The court flatly rejected that logic. Mr Justice Nicklin wrote that a court cannot simply infer that a story was obtained unlawfully if there remains a legitimate, realistic way the paper could have sourced it.
Associated Newspapers fought back aggressively. Their legal team, led by former Daily Mail editor Paul Dacre, called the allegations preposterous and lurid. They presented more than 40 witnesses and systematically demonstrated that every single disputed article could be traced back to legitimate reporting. They showed the information came from public press offices, previously published stories, or what they called the incredibly leaky social circles of the celebrities themselves.
The judge accepted the honesty of the journalists. He ruled that suspicion, even when it's entirely understandable, is not proof.
Harry's lawyers tried to blame their lack of evidence on the publisher. They argued that Associated Newspapers had intentionally deleted, destroyed, or misplaced a vast number of historical invoices and emails from that era. They claimed the missing paperwork would have proved the hiring of shady private eyes.
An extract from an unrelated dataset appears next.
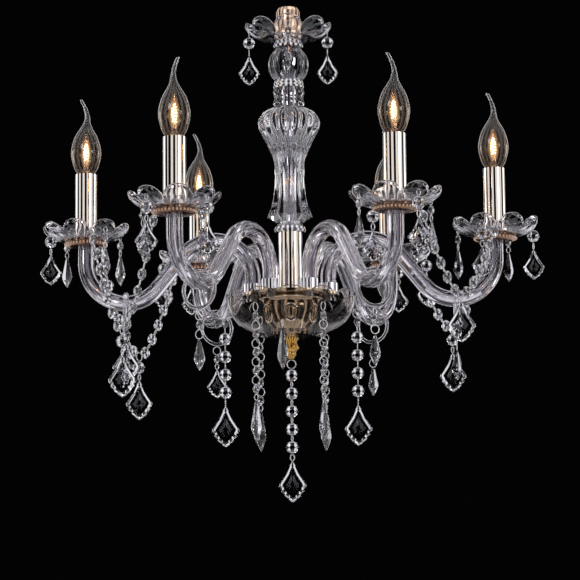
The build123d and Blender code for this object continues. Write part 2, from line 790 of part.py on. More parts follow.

The judge didn't buy it. He ruled that you can't win a multi-million-pound lawsuit by asking a court to guess what might have been in a deleted email.
The Eye Watering Fifty Million Pound Legal Bill
Losing a major lawsuit in the UK isn't like losing one in the United States. In the British legal system, the loser generally pays the winner's legal fees. Because this case was an incredibly complex, multi-year battle involving top-tier legal teams on both sides, the financial fallout is devastating.
Before the trial even started, both sides had to submit their projected budgets to the court. The claimants alone had a budget of 18.7 million pounds. Associated Newspapers spent heavily to defend its corporate reputation and protect its journalists from career-ending allegations of perjury.
Immediately after the verdict, Associated Newspapers released a triumphant statement. They called the ruling an overwhelming victory for the free press and a magnificent vindication of their journalism. They also made it clear they intend to recover every single penny of their legal expenses from Harry and his co-claimants.
Legal experts estimate the total combined legal bill for this single lawsuit could reach up to 50 million pounds.
Even divided among seven wealthy individuals, that's a massive financial blow. It's an especially bitter pill for Harry, who has already spent millions of dollars on various global legal battles since stepping back from his role as a working royal in 2020.
The ruling also carries a massive reputational cost for Paul Dacre, the legendary former editor of the Daily Mail. Critics and press reform groups like Hacked Off had accused Dacre of lying during the 2011 Leveson Inquiry into press ethics, where he swore under oath that phone hacking never occurred at his newspaper. Dacre spoke out after Tuesday's verdict, calling the lawsuit a malicious conspiracy orchestrated by activists who wanted to destroy a major newspaper. He expressed sympathy for Harry, calling him a confused and angry young man, but insisted that Princess Diana herself actually liked the Daily Mail.
What This Means for the Royal Campaign Against Tabloids
To understand why this defeat hurts so badly, you have to look at Harry's broader courtroom track record. This wasn't his first rodeo. It was actually the final act in a trio of massive lawsuits he brought against the titans of the British tabloid press.
In 2023, Harry scored a historic victory against Mirror Group Newspapers. A judge found definitive proof of extensive phone hacking and awarded Harry around 180,000 dollars in damages.
Following that momentum, Harry took on Rupert Murdoch’s News Group Newspapers, the publisher of The Sun. That case ended with the publisher issuing a profuse apology and paying the Duke substantial damages in an out-of-court settlement.
Those back-to-back victories made Harry look invincible. They fueled his belief that the entire British tabloid industry was built on a foundation of illegal surveillance. He expected the Daily Mail to fold just like the others did.
But Associated Newspapers refused to settle. They drew a hard line in the sand, betting that Harry's legal team couldn't bridge the gap between historic suspicion and concrete proof. That bet paid off spectacularly.
This total dismissal signals the definitive end of the phone-hacking litigation era in the UK. For more than a decade, British newspapers have lived under the shadow of the hacking scandals that famously shut down the News of the World. This ruling proves that the window for bringing historic, decades-old privacy claims based on general suspicion is now firmly closed.
Concrete Next Steps for Legal and Media Observers
If you follow media law, celebrity culture, or the ongoing drama of the royal family, this judgment changes the playbook completely. Here is what you need to watch for next.
- Watch the cost hearing closely. The exact division of that estimated 50 million pound legal bill will be decided in upcoming court sessions. Watch to see if Prince Harry is held liable for a proportional share or if the court imposes joint liability across all seven claimants.
- Monitor Harry's remaining legal fights. While his war against the tabloid publishers is effectively over, he is still entangled in a separate, bitter legal dispute with the British government over his official security detail when visiting the UK.
- Expect a chill in celebrity privacy lawsuits. This ruling sends a terrifying financial warning to any high-profile figure thinking about suing a media outlet over old stories. If you don't have ironclad physical evidence or clear witness testimony proving illegality, do not file the suit.
- Anticipate a emboldened tabloid press. The Daily Mail and its sister publications have just been handed an incredible amount of leverage. Expect them to cover Prince Harry and Meghan Markle with renewed, aggressive scrutiny, knowing their legal defenses are incredibly secure.
The Duke of Sussex wanted to change the media landscape forever. He ended up proving that even a prince can't win a courtroom battle on anger alone.